FOREMAN: Yeah, it's wild, but it's all good in its own way because you're right, this is - you know, people say to me what is this about? And I say this book is about getting older. It's about change. It's about how the relationships you have in your life are going to change as people age - your kids, yourself - no matter how much you may not want it to. And it happens to contain a lot of running. And the running became a mechanism for our whole family to have a new dialogue based on an adult experience, not a child experience because as our daughters hit college - my older daughter Ronnie, my younger daughter Allie - my wife Linda and I were both saying our relationship has to change to them because they're different. They're not 10 years old anymore, and it has been such an awakening for all the achy joints. When I get out of bed, I'll guarantee you, after the first mile every day it feels better.

SIMON: You learned the hard way to run with a cellphone.

FOREMAN: Yes (laughter).

SIMON: Even though it creates extra weight.

FOREMAN: Yeah, I got lost. I was - I've been lost a few times, but I was on a long run outside of Las Vegas one evening out in the wilderness and I basically miscalculated my time and it got dark. And I was out on these trails..

SIMON: It gets dark very quickly in that kind of landscape too.

FOREMAN: Oh, wow, it's like turning off a switch. And suddenly I was running down these trails in the dark and I didn't know where I was and I didn't know where I was going and it was getting colder. And all I could see was the distant glow of Vegas. And I was thinking, wow, I really like that city right now. I wish I were there and I didn't know how to get there.

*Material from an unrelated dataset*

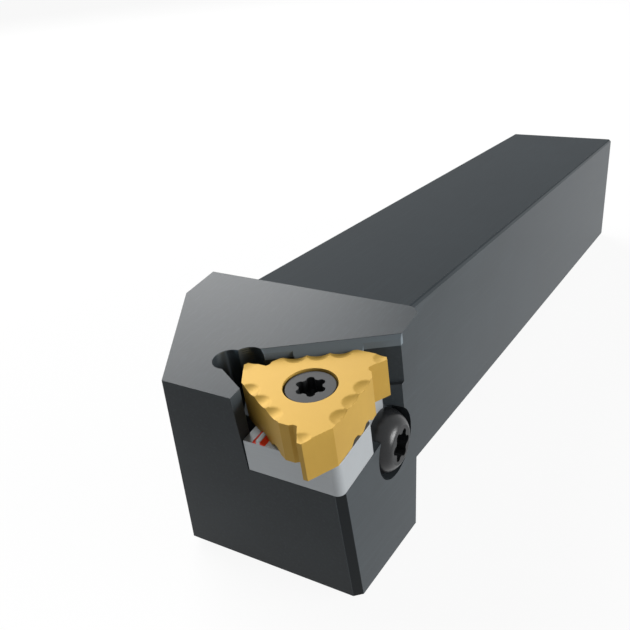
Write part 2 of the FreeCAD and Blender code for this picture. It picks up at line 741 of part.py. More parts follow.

SIMON: Yeah, you obviously were able to find your way to asphalt and you were able to get back to civilization. Very nice - of course, I'm a sucker for daughter daddy stuff in the book - but you really do say that marathon running - or the training even - reminds you of the preciousness of every moment, moment after moment.

FOREMAN: Yeah, it does. It puts you in the minute and being out there every day - bad weather, good weather, light, dark - I started this morning about nine miles ago in the dark and it was cold. And you just find yourself saying, you know, there are things in life that are important and that are worthwhile that require a little bit of sacrifice and a little bit of struggle and a little bit of suffering. It doesn't mean you shouldn't do them. And running reminds you of that all the time.

SIMON: Tom Foreman - "My Year Of Running Dangerously" - thanks so much for being with us.

FOREMAN: Good being with you. I have to hit the road (laughter).